GIVEN PROBLEM
The material below holds a span beginning at the line with "fork_head(steel)" and ending at the line with "from typing import Any, Iterable, Sequence". Quote that span exactly, both ends included, and only that span.

-----

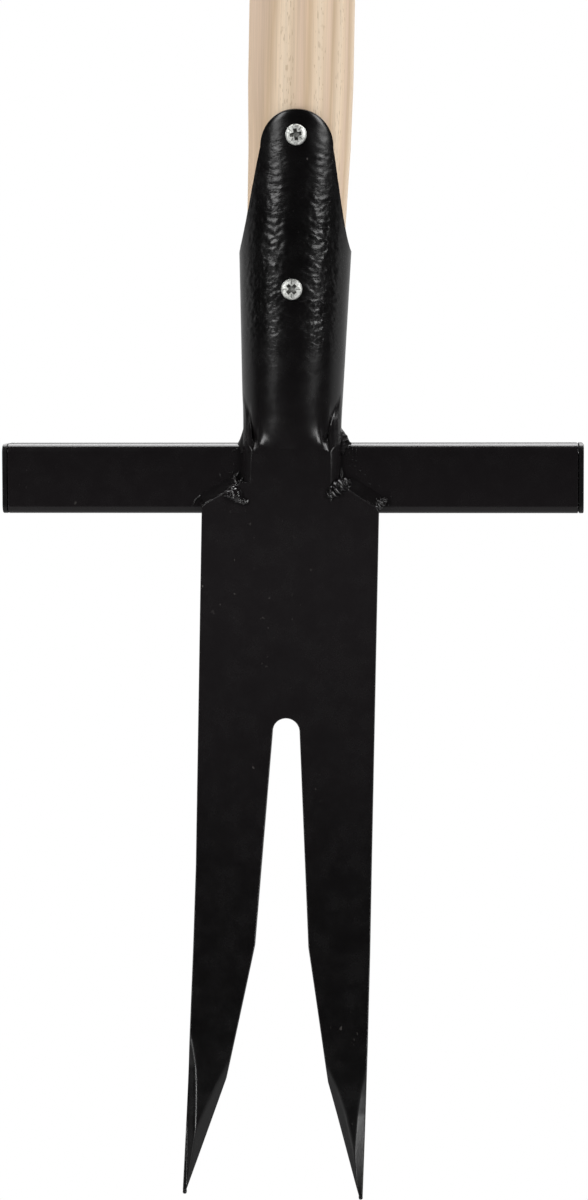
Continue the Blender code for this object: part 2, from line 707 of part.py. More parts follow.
def t_grip(finish):
    """Turned crosspiece, thickest in the middle, bored for the tenon and let in for the shoulder."""
    half = GRIP_LENGTH / 2
    end = GRIP_END_DIAMETER / 2
    barrel_steps = 8
    side = []
    for step in range(barrel_steps + 1):
        share = step / barrel_steps
        radius = mix(end, GRIP_DIAMETER / 2, cos(pi / 2 * share) ** 1.5)
        side.append((radius, (half - GRIP_END_ROUND) * share))
    flat = end - GRIP_END_ROUND
    ring = arc((flat, half - GRIP_END_ROUND), GRIP_END_ROUND, 0, pi / 2, 5)
    side += ring[1:] + [(0, half)]
    profile = [(radius, -x) for radius, x in reversed(side)] + side[1:]
    piece = place("t_grip", turned(profile, 32), finish)
    piece.location = (0, 0, GRIP_MIDDLE)
    piece.rotation_euler = (0, pi / 2, 0)
    bore = drill("tenon_bore", TENON_DIAMETER / 2 + FIT, 2 * GRIP_DIAMETER, 32)
    bore.location = (0, 0, GRIP_MIDDLE - GRIP_DIAMETER)
    cut(piece, bore)
    seat = drill("shoulder_seat", SHAFT_TOP_DIAMETER / 2 + FIT, GRIP_DIAMETER / 2, 32)
    seat.location = (0, 0, GRIP_MIDDLE - GRIP_DIAMETER + GRIP_SEAT_DEPTH + FIT)
    cut(piece, seat)
    return piece


def screw(name, x, height, turn, finish):
    """Pan head wood screw with a cross recess, lying along Y with its head in front."""
    shank = SCREW_DIAMETER / 2
    head = SCREW_HEAD_DIAMETER / 2
    rim = SCREW_HEAD_HEIGHT * SCREW_RIM_SHARE
    edge = rim / 3
    profile = [(0, -SCREW_LENGTH), (shank * SCREW_TIP_SHARE, -SCREW_LENGTH + SCREW_POINT / 2),
               (shank, -SCREW_LENGTH + SCREW_POINT), (shank, 0), (head - edge, 0), (head, edge)]
    dome_steps = 5
    for step in range(dome_steps + 1):
        angle = pi / 2 * step / dome_steps
        profile.append((head * cos(angle) if step < dome_steps else 0,
                        rim + (SCREW_HEAD_HEIGHT - rim) * sin(angle)))
    piece = place(name, turned(profile, 20), finish)
    seat = -socket_radius(height) - FIT
    piece.location = (x, seat, height)
    piece.rotation_euler = (pi / 2, 0, 0)
    recess = cross_cutter(f"{name}_recess")
    recess.location = (x, seat - SCREW_HEAD_HEIGHT + RECESS_DEPTH, height)
    recess.rotation_euler = (pi / 2, turn, 0)
    cut(piece, recess)
    return piece


def cross_cutter(name):
    """A cross that narrows downwards, standing on its own origin."""
    arm = RECESS_ARM / 2
    rings = []
    for height, span in ((0, RECESS_ROOT), (2 * RECESS_DEPTH, RECESS_SPAN)):
        quarter = [(span, -arm), (span, arm), (arm, arm)]
        ring = []
        for step in range(4):
            turned_by = Matrix.Rotation(pi / 2 * step, 3, "Z")
            ring += [turned_by @ Vector((px, py, height)) for px, py in quarter]
        rings.append(ring)
    return place(name, loft(rings), None)


def build():
    for old in list(bpy.data.objects):
        bpy.data.objects.remove(old)
    steel = material("black_powder_coat", (0.012, 0.011, 0.012), 0.38)
    bead = material("coated_weld", (0.012, 0.011, 0.012), 0.3)
    ash = material("ash_wood", (0.66, 0.5, 0.34), 0.55)
    wedge = material("beech_wedge", (0.5, 0.33, 0.2), 0.6)
    zinc = material("zinc_plate", (0.62, 0.63, 0.61), 0.3, 1.0)
    plastic = material("black_plastic", (0.02, 0.02, 0.02), 0.5)

    fork_head(steel)
    tread_bar(steel)
    end_cap("end_cap_left", -1, plastic)
    end_cap("end_cap_right", 1, plastic)
    shoulder_weld("weld_shoulder_left", -1, bead)
    shoulder_weld("weld_shoulder_right", 1, bead)
    socket_weld("weld_socket_left", -1, SOCKET_BEAD_HEIGHT_LEFT, bead)
    socket_weld("weld_socket_right", 1, SOCKET_BEAD_HEIGHT_RIGHT, bead)
    handle_shaft(ash)
    t_grip(ash)
    wedge_block("tenon_wedge", 0.0, wedge)
    turns = {"upper_screw": UPPER_SCREW_TURN, "lower_screw": LOWER_SCREW_TURN}
    for name, x, height in screw_places():
        screw(name, x, height, turns[name], zinc)


build()
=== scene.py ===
"""Weeding fork with a square foot tread, dressed for its portrait.

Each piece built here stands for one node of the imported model, at the same place
and size, with finer forms and a finish of its own. Lengths are metres, +Z runs
up the shaft, and the front of the blade faces -Y.
"""
from __future__ import annotations

import logging
import random
from dataclasses import dataclass, field
from enum import Enum
from math import acos, asin, atan2, cos, degrees, hypot, pi, radians, sin, tan, tau
from typing import Any, Iterable, Sequence

import bmesh
import bpy
from mathutils import Matrix, Vector, noise

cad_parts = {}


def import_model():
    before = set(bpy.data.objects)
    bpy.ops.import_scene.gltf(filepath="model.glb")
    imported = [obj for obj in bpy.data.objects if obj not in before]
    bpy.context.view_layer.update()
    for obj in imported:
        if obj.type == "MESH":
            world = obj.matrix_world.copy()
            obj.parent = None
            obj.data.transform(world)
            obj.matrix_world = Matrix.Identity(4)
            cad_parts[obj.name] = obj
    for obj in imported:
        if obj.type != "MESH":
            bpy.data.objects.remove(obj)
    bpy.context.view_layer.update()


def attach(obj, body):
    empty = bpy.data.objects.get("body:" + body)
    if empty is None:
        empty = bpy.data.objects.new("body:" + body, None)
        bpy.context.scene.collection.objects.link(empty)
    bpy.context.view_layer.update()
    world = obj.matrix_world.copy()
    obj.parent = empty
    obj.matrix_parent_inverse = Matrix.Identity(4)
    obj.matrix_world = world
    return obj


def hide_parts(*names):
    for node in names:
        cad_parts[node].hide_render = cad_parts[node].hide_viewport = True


LOG = logging.getLogger("weeding_fork")
BODY = "root"
MM = 0.001
FIT = 0.3 * MM
CORNERS = ((-1, -1), (1, -1), (1, 1), (-1, 1))
SECTION_STEP = 0.33

Colour = tuple[float, float, float]
Point = Sequence[float]
Piece = bpy.types.Object
Material = bpy.types.Material
Socket = bpy.types.NodeSocket


class Side(Enum):
    """Left or right of the shaft, as seen from the front."""

    LEFT = -1
    RIGHT = 1


class Grain(Enum):
    """Direction in which the fibres of a wooden piece run."""

    UP = "up"
    ACROSS = "across"


def mix(first: float, second: float, share: float) -> float:
    """Value at a share of the way from the first to the second."""
    return first + (second - first) * share


def clamp(value: float) -> float:
    """Value held between 0 and 1."""
    return max(0.0, min(1.0, value))


def ease_apart(first: float, second: float, width: float) -> float:
    """The larger of two depths, with the corner between them rounded over a width."""
    near = max(width - abs(first - second), 0.0)
    return max(first, second) + (near * near / (4 * width) if width > 0 else 0.0)


def shares(steps: int, first: int = 0) -> list[float]:
    """Even shares up to 1, from 0 or from a later step."""
    return [step / steps for step in range(first, steps + 1)]


def quarter_turns(steps: int) -> list[float]:
    """Even angles from 0 to a quarter of a turn."""
    return [pi / 2 * step / steps for step in range(steps + 1)]


def uneven(along: float, seed: int, share: float) -> float:
    """Factor near 1 that drifts along a weld by up to a share."""
    return 1 + share * noise.noise(Vector((along * 0.45, seed * 7.3, 0)))


def arc(centre: Point, radius: float, start: float, end: float, steps: int) -> list[tuple[float, float]]:
    """Points on an arc.

    Args:
        centre: Middle of the arc.
        radius: Its radius.
        start: Angle of the first point.
        end: Angle of the last point.
        steps: Number of stretches between the points.

    Returns:
        The points, both ends included.
    """
    angles = [mix(start, end, share) for share in shares(steps)]
    return [(centre[0] + radius * cos(a), centre[1] + radius * sin(a)) for a in angles]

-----

FULL OUTPUT
    fork_head(steel)
    tread_bar(steel)
    end_cap("end_cap_left", -1, plastic)
    end_cap("end_cap_right", 1, plastic)
    shoulder_weld("weld_shoulder_left", -1, bead)
    shoulder_weld("weld_shoulder_right", 1, bead)
    socket_weld("weld_socket_left", -1, SOCKET_BEAD_HEIGHT_LEFT, bead)
    socket_weld("weld_socket_right", 1, SOCKET_BEAD_HEIGHT_RIGHT, bead)
    handle_shaft(ash)
    t_grip(ash)
    wedge_block("tenon_wedge", 0.0, wedge)
    turns = {"upper_screw": UPPER_SCREW_TURN, "lower_screw": LOWER_SCREW_TURN}
    for name, x, height in screw_places():
        screw(name, x, height, turns[name], zinc)


build()
=== scene.py ===
"""Weeding fork with a square foot tread, dressed for its portrait.

Each piece built here stands for one node of the imported model, at the same place
and size, with finer forms and a finish of its own. Lengths are metres, +Z runs
up the shaft, and the front of the blade faces -Y.
"""
from __future__ import annotations

import logging
import random
from dataclasses import dataclass, field
from enum import Enum
from math import acos, asin, atan2, cos, degrees, hypot, pi, radians, sin, tan, tau
from typing import Any, Iterable, Sequence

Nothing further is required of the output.